**CHALLENGE:**
Quote every line from the top of the listing down to and including the line that contains "punt_h = 2; // [1:0.5:3]".

**DATA SECTION:**
○ ○ ○ ○ ○

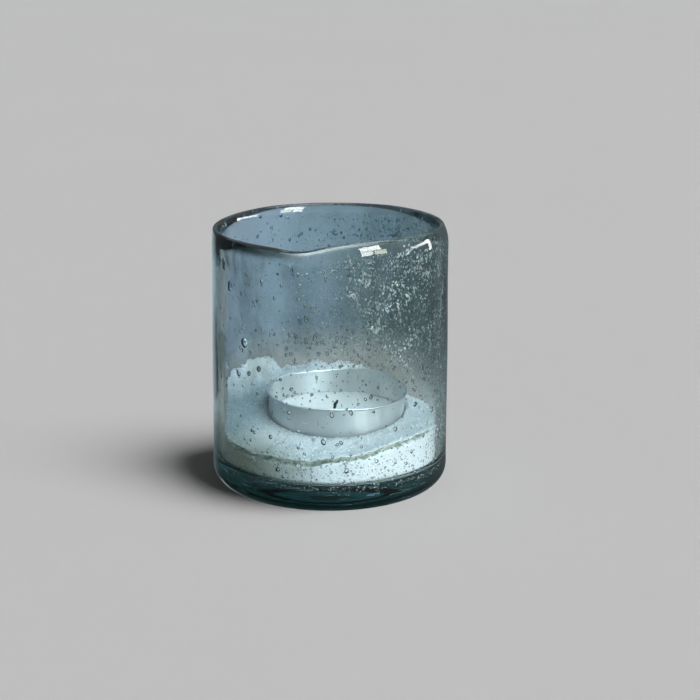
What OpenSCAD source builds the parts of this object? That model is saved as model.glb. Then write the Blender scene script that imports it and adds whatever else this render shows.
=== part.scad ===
// Tea light holder: a heavy hand-blown tumbler of bubbled glass, a bed of white
// salt heaped in it, and a maxi tea light that stands on the glass floor and
// lifts straight out. Millimetres, +Z up. The origin is the middle of the ring
// that the tumbler stands on.

/* [Glass] */
// Outer diameter of the tumbler
glass_d = 97; // [94:1:102]
// Height to the top of the rim
glass_h = 108.5; // [100:0.5:115]
// Wall thickness just above the floor
wall_low = 4.7; // [4:0.1:5.5]
// Wall thickness just below the rim
wall_top = 5.4; // [4:0.1:6]
// Height of the glass floor above the table
floor_z = 11; // [9:0.5:12]
// Radius of the rounded outer corner at the foot
foot_r = 7.5; // [5:0.5:9]
// Radius of the rounded corner between floor and wall inside
inner_r = 2.5; // [2:0.5:4]
// Diameter of the hollow under the foot
punt_d = 52; // [40:1:56]
// Depth of the hollow under the foot
punt_h = 2; // [1:0.5:3]

/* [Tea light cup] */
// Diameter over the rolled rim of the cup
cup_d = 61; // [57:0.5:62]
// Height of the cup
cup_h = 24.8; // [22:0.1:26]
// Thickness of the cup's sheet, drawn thicker than the real foil
cup_t = 0.3; // [0.2:0.05:0.5]
// How much narrower the foot of the cup is than its top, on the radius
cup_draft = 1.3; // [0.5:0.1:2]
// Diameter of the rolled rim's bead
bead_d = 1; // [0.8:0.1:1.4]
// Diameter of the raised middle of the cup's bottom
boss_d = 19; // [16:0.5:24]
// Height of the raised middle of the cup's bottom
boss_h = 1.2; // [0.6:0.1:2]

/* [Candle] */
// Height of the wax above the outside of the cup's bottom
wax_h = 14; // [10:0.5:19]
// Diameter of the braided wick
wick_d = 1.6; // [1.2:0.1:2]
// Length of the straight wick above the wax
wick_up = 2.4; // [2:0.1:5]
// Length of the charred tip that leans over
tip_l = 3.9; // [2:0.1:6]
// Diameter of the charred tip, a little fatter than the wick
tip_d = 1.8; // [1.6:0.1:2.2]
// Lean of the charred tip from upright
tip_lean = 32; // [0:1:60]
// Diameter of the wick sustainer's disc
tab_d = 15; // [12:0.5:17]
// Height of the wick sustainer's neck
neck_h = 4.6; // [3:0.1:6]

/* [Salt bed] */
// Height of the bed's top at the middle of the tumbler
bed_z = 24.8; // [20:0.1:28]
// Rise of the bed's top, in degrees
bed_tilt = 4.5; // [0:0.5:8]
// Direction in which it rises, in degrees from +X towards +Y
bed_dir = 20; // [0:5:60]
// Height of the heap where it meets the wall behind and to the left
heap_z = 43; // [36:0.5:50]
// Slope of that heap, in degrees
heap_slope = 36; // [25:1:40]
// Height of the ridge behind the cup where it meets the wall
ridge_z = 37; // [30:0.5:40]
// Slope of that ridge, in degrees
ridge_slope = 33; // [25:1:40]

/* [Place of the tea light] */
// Offset of the tea light to the right
cup_x = 2.5; // [0:0.5:4]
// Offset of the tea light to the back
cup_y = 8; // [0:0.5:8]

/* [Hidden] */
$fn = 96;

gr = glass_d / 2;             // outer radius of the tumbler
lip_r = wall_top / 2;         // the rim is half round
low_r = gr - wall_low;        // radius of the hollow just above the floor
top_r = gr - wall_top;        // radius of the hollow just below the rim
low_z = floor_z + inner_r;
top_z = glass_h - lip_r;
rest = 0.2;                   // gap under the cup
bed_gap = 0.2;                // gap between salt and glass
pocket_gap = 0.4;             // gap between salt and cup
wax_gap = 0.06;               // gap between wax and cup
cup_z = floor_z + rest;       // height of the cup's foot
cup_top_r = cup_d / 2 - bead_d / 2 - 0.15;   // outside of the cup's wall at the top
cup_low_r = cup_top_r - cup_draft;           // and at the foot
wax_z = cup_z + wax_h;
tab_z = boss_h + cup_t;       // underside of the sustainer above the cup's foot

function slope_r(z) = cup_low_r + (cup_top_r - cup_low_r) * z / cup_h;

// Half section of the space inside the tumbler, held off the glass by g
module hollow_2d(g) {
    r0 = low_r - g;
    f = floor_z + g;
    c = inner_r - g;
    union() {
        translate([0, f]) square([r0 - c, c]);
        intersection() {
            translate([r0 - c, f + c]) circle(r = c);
            translate([r0 - c, f]) square([c, c]);
        }
        polygon([[0, f + c], [r0, f + c], [top_r - g, top_z], [0, top_z]]);
    }
}

// Half section of the glass, in pieces that meet edge to edge
module glass_2d() {
    union() {
        // base
        square([gr - foot_r, foot_r]);
        intersection() {
            translate([gr - foot_r, foot_r]) circle(r = foot_r);
            translate([gr - foot_r, 0]) square([foot_r, foot_r]);
        }
        translate([0, foot_r]) square([gr, floor_z - foot_r]);
        // fillet between floor and wall
        difference() {
            translate([low_r - inner_r, floor_z]) square([gr - low_r + inner_r, inner_r]);
            translate([low_r - inner_r, low_z]) circle(r = inner_r);
        }
        // wall, thinner towards the top
        polygon([[low_r, low_z], [gr, low_z], [gr, top_z], [top_r, top_z]]);
        // half round rim
        intersection() {
            translate([gr - lip_r, top_z]) circle(r = lip_r);
            translate([top_r - 1, top_z]) square([wall_top + 2, lip_r + 1]);
        }
    }
}

module glass_tumbler() {
    sag = (pow(punt_d / 2, 2) + punt_h * punt_h) / (2 * punt_h);
    color([0.56, 0.72, 0.76, 0.45])
    difference() {
        rotate_extrude() glass_2d();
        // hollow under the foot, left by the pontil
        translate([0, 0, punt_h - sag]) sphere(r = sag);
    }
}

// Everything below a plane that passes height z over the point [d, 0] in the
// direction dir and rises that way by slope
module below(z, d, dir, slope) {
    rotate([0, 0, dir]) translate([d, 0, z]) rotate([0, -slope, 0])
        translate([-150, -100, -120]) cube([300, 200, 120]);
}

module salt_bed() {
    color([0.93, 0.95, 0.96])
    difference() {
        intersection() {
            rotate_extrude() hollow_2d(bed_gap);
            union() {
                below(bed_z, 0, bed_dir, bed_tilt);
                below(heap_z, low_r, 150, heap_slope);
                below(ridge_z, low_r, 90, ridge_slope);
            }
        }
        // the pocket that the cup stands in
        translate([cup_x, cup_y, 0]) {
            translate([0, 0, 1]) cylinder(r1 = cup_low_r + pocket_gap, r2 = cup_top_r + pocket_gap, h = cup_z + cup_h - 1 - bead_d * 2);
            translate([0, 0, cup_z + cup_h - bead_d * 2 - 0.01]) cylinder(r = cup_d / 2 + pocket_gap, h = 60);
        }
    }
}

// Half section of the space inside the cup, up to height h over its foot and
// held off the sheet by g
module cup_room_2d(h, g = 0) {
    b = cup_t + g;
    polygon([
        [0, boss_h + b], [boss_d / 2, boss_h + b],
        [boss_d / 2 + boss_h, b], [cup_low_r - b - 1, b],
        [slope_r(1) - b, b + 1],
        [slope_r(h) - b, h], [0, h]]);
}

module tealight_cup() {
    color([0.80, 0.82, 0.84])
    translate([cup_x, cup_y, cup_z])
    rotate_extrude() union() {
        difference() {
            polygon([
                [0, boss_h], [boss_d / 2 - 0.1, boss_h],
                [boss_d / 2 + boss_h - 0.1, 0], [cup_low_r - 1.2, 0],
                [slope_r(1.2), 1.2],
                [cup_top_r, cup_h - bead_d / 2], [0, cup_h - bead_d / 2]]);
            cup_room_2d(cup_h + 1);
        }
        translate([cup_d / 2 - bead_d / 2, cup_h - bead_d / 2]) circle(d = bead_d, $fn = 48);
    }
}

// Half section of the sustainer, grown by g
module tab_2d(g = 0) {
    translate([wick_d / 2 + 0.05, tab_z - g]) square([tab_d / 2 - wick_d / 2 - 0.05 + g, 0.3 + 2 * g]);
    translate([wick_d / 2 + 0.05, tab_z - g]) square([0.35 + g, neck_h + 2 * g]);
}

module wax_2d() {
    m = slope_r(wax_h) - cup_t - wax_gap;
    difference() {
        intersection() {
            cup_room_2d(wax_h + 2, wax_gap);
            // a shallow melted dish, climbing at the wall and at the wick
            polygon([
                [0, 0], [0, wax_h + 0.5], [1.4, wax_h + 0.35], [2.6, wax_h],
                [10, wax_h - 0.35], [20, wax_h - 0.3], [m - 2.2, wax_h],
                [m - 0.6, wax_h + 0.5], [m, wax_h + 1.1], [m + 3, wax_h + 1.1], [m + 3, 0]]);
        }
        tab_2d(wax_gap);
        square([wick_d / 2 + 0.05, wax_h + 5]);
    }
}

module tealight_wax() {
    color([0.96, 0.96, 0.93])
    translate([cup_x, cup_y, cup_z]) rotate_extrude() wax_2d();
}

module wick() {
    z0 = tab_z + 0.05;
    z1 = wax_h + wick_up;
    color([0.12, 0.11, 0.10])
    translate([cup_x, cup_y, cup_z]) union() {
        translate([0, 0, z0]) cylinder(d = wick_d, h = z1 - z0, $fn = 32);
        // charred tip, leaning over and tapering to its end
        translate([0, 0, z1 - 0.7]) rotate([0, tip_lean, -20])
            cylinder(d1 = tip_d + 0.3, d2 = tip_d * 0.6, h = tip_l, $fn = 32);
    }
}

module wick_sustainer() {
    color([0.62, 0.62, 0.60])
    translate([cup_x, cup_y, cup_z]) rotate_extrude() tab_2d();
}

glass_tumbler();
salt_bed();
tealight_cup();
tealight_wax();
wick();
wick_sustainer();
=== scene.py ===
"""Looks of the bubbled glass tea light holder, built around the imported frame.
Lengths in the helper functions are millimetres; meshes are written in metres."""
import math

import bpy
import numpy as np
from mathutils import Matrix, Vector


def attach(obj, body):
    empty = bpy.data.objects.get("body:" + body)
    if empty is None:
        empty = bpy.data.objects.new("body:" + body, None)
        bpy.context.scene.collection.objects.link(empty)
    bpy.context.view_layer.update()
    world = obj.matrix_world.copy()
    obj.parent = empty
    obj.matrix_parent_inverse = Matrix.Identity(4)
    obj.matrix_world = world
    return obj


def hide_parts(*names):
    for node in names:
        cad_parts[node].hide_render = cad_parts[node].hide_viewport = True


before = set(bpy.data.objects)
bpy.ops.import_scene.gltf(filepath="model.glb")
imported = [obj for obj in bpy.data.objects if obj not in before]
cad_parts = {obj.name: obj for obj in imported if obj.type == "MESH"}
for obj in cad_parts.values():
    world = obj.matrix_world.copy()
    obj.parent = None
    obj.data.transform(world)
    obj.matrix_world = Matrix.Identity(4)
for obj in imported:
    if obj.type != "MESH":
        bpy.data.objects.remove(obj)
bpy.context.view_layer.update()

MM = 0.001


# ---------------------------------------------------------------- numbers
GR = 48.4            # outside radius of the tumbler
H0 = 107.0           # height of the undistorted rim
LOW_R = 43.75         # radius of the hollow low down
TOP_R = 42.97        # and just below the rim
EDGE = 1.15          # radius of the rim's very edge
SHOULDER = 15.0      # radius of the outside's curve in towards the rim
FLARE = 12.0         # radius of the hollow's curve out towards the rim
TOP_Z = H0 - 6.24    # where the flare starts
SHOULDER_Z = H0 - 7.5 - 0.5 * EDGE
FLOOR = 11.0
FOOT_R = 7.5
INNER_R = 2.5
LOW_Z = FLOOR + INNER_R
CUP = (2.5, 8.0, 11.2)   # middle of the cup's foot
CUP_H = 24.8
CUP_R = 30.45        # outside radius over the bead
CUP_TOP = 29.8       # outside radius of the cup's wall at the top
CUP_LOW = 28.5       # and at the foot
WAX_H = 14.0


# ---------------------------------------------------------------- noise
def _hash(ix, iy, iz, seed):
    h = (ix.astype(np.int64) * 374761393 + iy.astype(np.int64) * 668265263
         + iz.astype(np.int64) * 2147483647 + np.int64(seed) * 1274126177) & 0xFFFFFFFF
    h = ((h ^ (h >> 13)) * 1274126177) & 0xFFFFFFFF
    h = ((h ^ (h >> 16)) * 2246822519) & 0xFFFFFFFF
    return ((h ^ (h >> 15)) & 0xFFFFFF) / float(0xFFFFFF)


def vnoise(p, seed=0):
    """Value noise from -1 to 1 at the rows of p, with cells of size 1."""
    p = np.asarray(p, float)
    i = np.floor(p)
    f = p - i
    f = f * f * f * (f * (f * 6 - 15) + 10)
    i = i.astype(np.int64)
    out = 0
    for dx in (0, 1):
        for dy in (0, 1):
            for dz in (0, 1):
                w = (f[..., 0] if dx else 1 - f[..., 0]) * (f[..., 1] if dy else 1 - f[..., 1]) * (f[..., 2] if dz else 1 - f[..., 2])
                out = out + w * _hash(i[..., 0] + dx, i[..., 1] + dy, i[..., 2] + dz, seed)
    return out * 2 - 1


def fbm(p, seed=0, octaves=3, gain=0.5):
    p = np.asarray(p, float)
    a, s, t = 1.0, 0.0, 0.0
    for k in range(octaves):
        s = s + a * vnoise(p * (2.0 ** k) + 17.3 * k, seed + k)
        t += a
        a *= gain
    return s / t


def ring_table(pairs):
    """A smooth closed curve through (degrees, value) pairs."""
    a = np.array([p[0] for p in pairs], float)
    v = np.array([p[1] for p in pairs], float)
    n = len(a)

    def f(deg):
        d = np.mod(np.asarray(deg, float), 360.0)
        k = np.searchsorted(a, d, side="right") - 1
        k = np.mod(k, n)
        a0, a1 = a[k], a[np.mod(k + 1, n)]
        a1 = np.where(a1 <= a0, a1 + 360, a1)
        dd = np.where(d < a0, d + 360, d)
        t = np.clip((dd - a0) / (a1 - a0), 0, 1)
        p0, p1, p2, p3 = v[np.mod(k - 1, n)], v[k], v[np.mod(k + 1, n)], v[np.mod(k + 2, n)]
        return 0.5 * (2 * p1 + (p2 - p0) * t + (2 * p0 - 5 * p1 + 4 * p2 - p3) * t * t + (3 * p1 - p0 - 3 * p2 + p3) * t ** 3)
    return f


def smooth(t):
    t = np.clip(t, 0, 1)
    return t * t * (3 - 2 * t)


def mesh_object(name, verts_mm, faces, mats, smooth_faces=True, mat_index=None):
    me = bpy.data.meshes.new(name)
    me.from_pydata((np.asarray(verts_mm) * MM).tolist(), [], faces)
    me.polygons.foreach_set("use_smooth", [smooth_faces] * len(me.polygons))
    ob = bpy.data.objects.new(name, me)
    bpy.context.scene.collection.objects.link(ob)
    for m in mats:
        me.materials.append(m)
    if mat_index is not None:
        me.polygons.foreach_set("material_index", mat_index)
    me.update()
    return ob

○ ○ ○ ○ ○

**RESULT:**
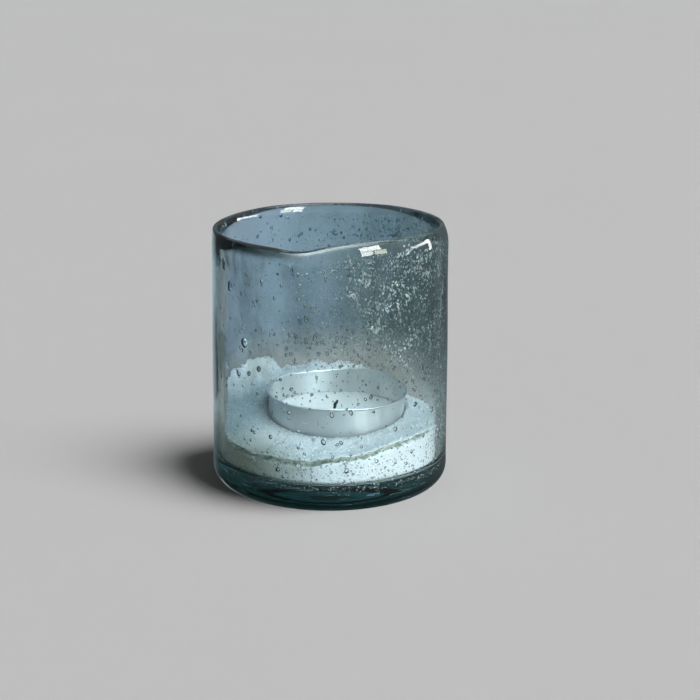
What OpenSCAD source builds the parts of this object? That model is saved as model.glb. Then write the Blender scene script that imports it and adds whatever else this render shows.
=== part.scad ===
// Tea light holder: a heavy hand-blown tumbler of bubbled glass, a bed of white
// salt heaped in it, and a maxi tea light that stands on the glass floor and
// lifts straight out. Millimetres, +Z up. The origin is the middle of the ring
// that the tumbler stands on.

/* [Glass] */
// Outer diameter of the tumbler
glass_d = 97; // [94:1:102]
// Height to the top of the rim
glass_h = 108.5; // [100:0.5:115]
// Wall thickness just above the floor
wall_low = 4.7; // [4:0.1:5.5]
// Wall thickness just below the rim
wall_top = 5.4; // [4:0.1:6]
// Height of the glass floor above the table
floor_z = 11; // [9:0.5:12]
// Radius of the rounded outer corner at the foot
foot_r = 7.5; // [5:0.5:9]
// Radius of the rounded corner between floor and wall inside
inner_r = 2.5; // [2:0.5:4]
// Diameter of the hollow under the foot
punt_d = 52; // [40:1:56]
// Depth of the hollow under the foot
punt_h = 2; // [1:0.5:3]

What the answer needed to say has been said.